“Note that in its 1QFY2025 business update, management said the broad consensus among its customers is that the ongoing tariff situation has created significant uncertainty in the global economic environment, with no clear visibility regarding the tariff landscape over the next 12 months,” Tng and Tan write in their July 28 report.
“Venture has been addressing this by creating competitive solutions for its customers and partners to mitigate any tariff impact through its US, Singapore and Malaysia factories,” they add.
Furthermore, Venture’s management team sees opportunities to expand its market share in the coming years in “at least three or four of [the] technology domains that the group participates in”.
According to Nasdaq-listed genetic testing firm Illumina’s 2QFY2025 earnings call, research funding constraints and inflationary pressures from tariffs are creating a challenging environment, particularly for academic and government customers, the analysts note.
Despite the “challenging” earnings outlook in 2HFY2025, the analysts see that the equity market development programme (EQDP), which has lifted tech stock valuations, could help lift Venture’s valuation as well.
“We believe Venture could see an upward re-rating to 14.5 times, its 20-year (FY2006 - FY2025) average P/E, which lifts our target price to $12.14,” say Tng and Tan, who have a previous target price of $10.97, which was based on an FY2026 P/E of 13.1 times or 0.5 standard deviations.

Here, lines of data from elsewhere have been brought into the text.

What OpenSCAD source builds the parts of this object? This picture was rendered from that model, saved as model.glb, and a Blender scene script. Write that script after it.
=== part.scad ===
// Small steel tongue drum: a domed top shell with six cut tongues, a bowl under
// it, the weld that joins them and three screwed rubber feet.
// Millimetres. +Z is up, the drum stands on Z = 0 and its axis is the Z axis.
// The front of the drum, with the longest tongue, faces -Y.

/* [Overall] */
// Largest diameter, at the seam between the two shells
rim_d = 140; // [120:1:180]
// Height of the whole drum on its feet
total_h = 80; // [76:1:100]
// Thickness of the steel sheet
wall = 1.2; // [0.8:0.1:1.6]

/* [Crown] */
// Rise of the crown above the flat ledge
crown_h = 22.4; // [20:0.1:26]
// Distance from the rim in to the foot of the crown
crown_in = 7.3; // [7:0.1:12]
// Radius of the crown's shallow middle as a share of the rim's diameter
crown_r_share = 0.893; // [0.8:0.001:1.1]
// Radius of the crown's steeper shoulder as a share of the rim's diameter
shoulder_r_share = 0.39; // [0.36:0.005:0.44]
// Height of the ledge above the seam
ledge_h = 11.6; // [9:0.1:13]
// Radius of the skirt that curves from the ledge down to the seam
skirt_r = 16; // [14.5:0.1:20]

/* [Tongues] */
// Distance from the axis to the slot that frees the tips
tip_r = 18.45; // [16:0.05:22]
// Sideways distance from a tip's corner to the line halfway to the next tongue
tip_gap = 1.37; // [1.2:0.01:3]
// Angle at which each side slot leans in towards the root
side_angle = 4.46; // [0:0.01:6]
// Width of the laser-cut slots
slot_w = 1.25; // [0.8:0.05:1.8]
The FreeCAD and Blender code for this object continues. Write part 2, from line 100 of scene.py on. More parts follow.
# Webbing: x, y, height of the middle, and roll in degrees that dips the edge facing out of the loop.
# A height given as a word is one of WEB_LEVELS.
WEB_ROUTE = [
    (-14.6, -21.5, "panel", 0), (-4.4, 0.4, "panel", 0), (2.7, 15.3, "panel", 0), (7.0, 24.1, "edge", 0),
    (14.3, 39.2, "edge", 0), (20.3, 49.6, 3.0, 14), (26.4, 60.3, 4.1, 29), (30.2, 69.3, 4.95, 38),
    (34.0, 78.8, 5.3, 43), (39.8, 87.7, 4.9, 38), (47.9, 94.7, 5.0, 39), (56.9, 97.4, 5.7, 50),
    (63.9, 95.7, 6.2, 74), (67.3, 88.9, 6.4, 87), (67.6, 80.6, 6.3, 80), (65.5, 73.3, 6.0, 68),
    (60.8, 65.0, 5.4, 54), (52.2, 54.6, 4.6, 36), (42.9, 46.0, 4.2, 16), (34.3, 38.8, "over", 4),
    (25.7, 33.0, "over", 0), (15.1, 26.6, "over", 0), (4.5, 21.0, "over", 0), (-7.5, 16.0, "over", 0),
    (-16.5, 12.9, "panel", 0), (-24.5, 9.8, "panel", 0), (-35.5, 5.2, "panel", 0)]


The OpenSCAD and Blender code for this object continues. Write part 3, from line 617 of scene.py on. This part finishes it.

That valuation was due to continued tariff concerns.
The analysts’ “hold” call is due to its dividend yield of 6.01% and $1.32 billion net cash balance sheet as at the end of December 2024.
To this end, Tng and Tan believe Venture’s shares could find “support” at their FY2025 book value per share forecast of $10.
Shares in Venture closed 15 cents lower or 1.2% down at $12.33 on July 28.